BMG: Mit Kakteen gegen Raubkopierer
Dass solche internen Test nur die halbe Miete sind, musste das Majorlabel BMG Deutschland letztes Jahr erfahren. In Zusammenarbeit mit der Firma Midbar Technologies wurden Platten der Bands HIM und Philip Boa & The Voodoo Club mit einem Kopierschutz versehen, der dem bei Prides CD eingesetzten sehr ähnlich ist. Nachdem bereits rund 130 000 CDs ausgeliefert waren, musste BMG das Experiment abbrechen. Zahlreiche Kunden beschwerten sich darüber, dass ihre CD-Player sich nicht mit den geschützten Scheiben verstanden. Die Messageboards auf der BMG-Website wurden mit wüsten Beschimpfungen übersäht. Überraschte Einzelhändler sahen sich plötzlich mit Kunden konfrontriert, die ihre CD mit den Worten wie "Funktioniert nicht" umtauschen wollten.
Doch damit nicht genug. Schnell entdeckten findige Hacker Wege, wie die Cactus Data Shield genannte Technik der HIM- und Boa-CDs austricksen konnte. Der einfachste: Einen CD-Player mit digitalem Ausgang an eine Soundkarte mit digitalem Eingang anschließen.

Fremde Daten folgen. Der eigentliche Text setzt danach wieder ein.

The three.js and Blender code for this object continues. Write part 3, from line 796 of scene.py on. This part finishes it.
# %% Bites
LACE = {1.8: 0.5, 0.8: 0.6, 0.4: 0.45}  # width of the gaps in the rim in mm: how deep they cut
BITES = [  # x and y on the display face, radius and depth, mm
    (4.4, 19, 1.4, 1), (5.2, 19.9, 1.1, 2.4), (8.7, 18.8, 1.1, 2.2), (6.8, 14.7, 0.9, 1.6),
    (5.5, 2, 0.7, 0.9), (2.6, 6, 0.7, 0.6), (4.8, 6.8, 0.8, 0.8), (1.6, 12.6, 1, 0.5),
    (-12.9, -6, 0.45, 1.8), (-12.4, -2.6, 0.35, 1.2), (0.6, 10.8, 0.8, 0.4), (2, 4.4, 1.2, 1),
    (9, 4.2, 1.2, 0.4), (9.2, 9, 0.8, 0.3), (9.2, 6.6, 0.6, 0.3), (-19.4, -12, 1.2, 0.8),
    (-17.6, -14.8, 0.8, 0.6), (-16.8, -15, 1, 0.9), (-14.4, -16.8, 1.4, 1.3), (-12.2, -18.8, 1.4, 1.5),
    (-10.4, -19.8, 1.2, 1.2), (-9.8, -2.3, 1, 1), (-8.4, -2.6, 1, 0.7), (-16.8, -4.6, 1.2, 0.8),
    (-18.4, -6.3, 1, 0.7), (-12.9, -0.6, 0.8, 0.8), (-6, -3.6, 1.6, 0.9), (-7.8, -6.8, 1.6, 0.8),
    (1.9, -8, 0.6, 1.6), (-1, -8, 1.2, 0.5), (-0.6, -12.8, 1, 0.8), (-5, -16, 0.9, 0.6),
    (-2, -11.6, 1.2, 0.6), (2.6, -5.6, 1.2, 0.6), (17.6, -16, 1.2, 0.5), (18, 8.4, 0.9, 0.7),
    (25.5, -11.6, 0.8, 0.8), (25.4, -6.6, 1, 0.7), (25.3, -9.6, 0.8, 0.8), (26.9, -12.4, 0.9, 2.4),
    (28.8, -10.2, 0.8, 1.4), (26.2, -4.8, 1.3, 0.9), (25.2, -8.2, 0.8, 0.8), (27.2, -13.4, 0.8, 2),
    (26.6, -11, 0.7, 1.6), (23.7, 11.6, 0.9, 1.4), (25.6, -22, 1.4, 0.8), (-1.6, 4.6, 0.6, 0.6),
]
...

Einschlägige Websites berichteten außerdem, dass sich beispielsweise Plextor CD-Laufwerke nicht vom Kopierschutz-Kaktus beeindrucken ließen. Noch peinlicher war allerdings, dass offenbar selbst simple Standalone-Kopiergeräte wie der Philips CDR-765 Audio CD-Brenner keine Schwierigkeiten damit hatten, intakte Kopien der fraglichen CDs zu erstellen.
Geheime Experimente und leere CDs
Doch solche Erlebnisse halten die Labels offenbar nicht davon ab, weiter mit kopiergeschützten CDs zu experimentieren. Charley Pride ist dabei nur der Anfang: So hat die Firma TRR Technologies offenbar Anfang dieses Jahres Beta-Tests mit einem ungenannten Major-Label durchgeführt. TRRs MusicGuard-Technolgie ist den Kopierschutz-Verfahren der Konkurrenz vermutlich sehr ähnlich, wurde bisher aber noch nicht offiziell eingesetzt. Neben dem schweigsamen Major zählt auch das Dance-Label Strictly Rhythm zu den zukünftigen Kunden der Firma.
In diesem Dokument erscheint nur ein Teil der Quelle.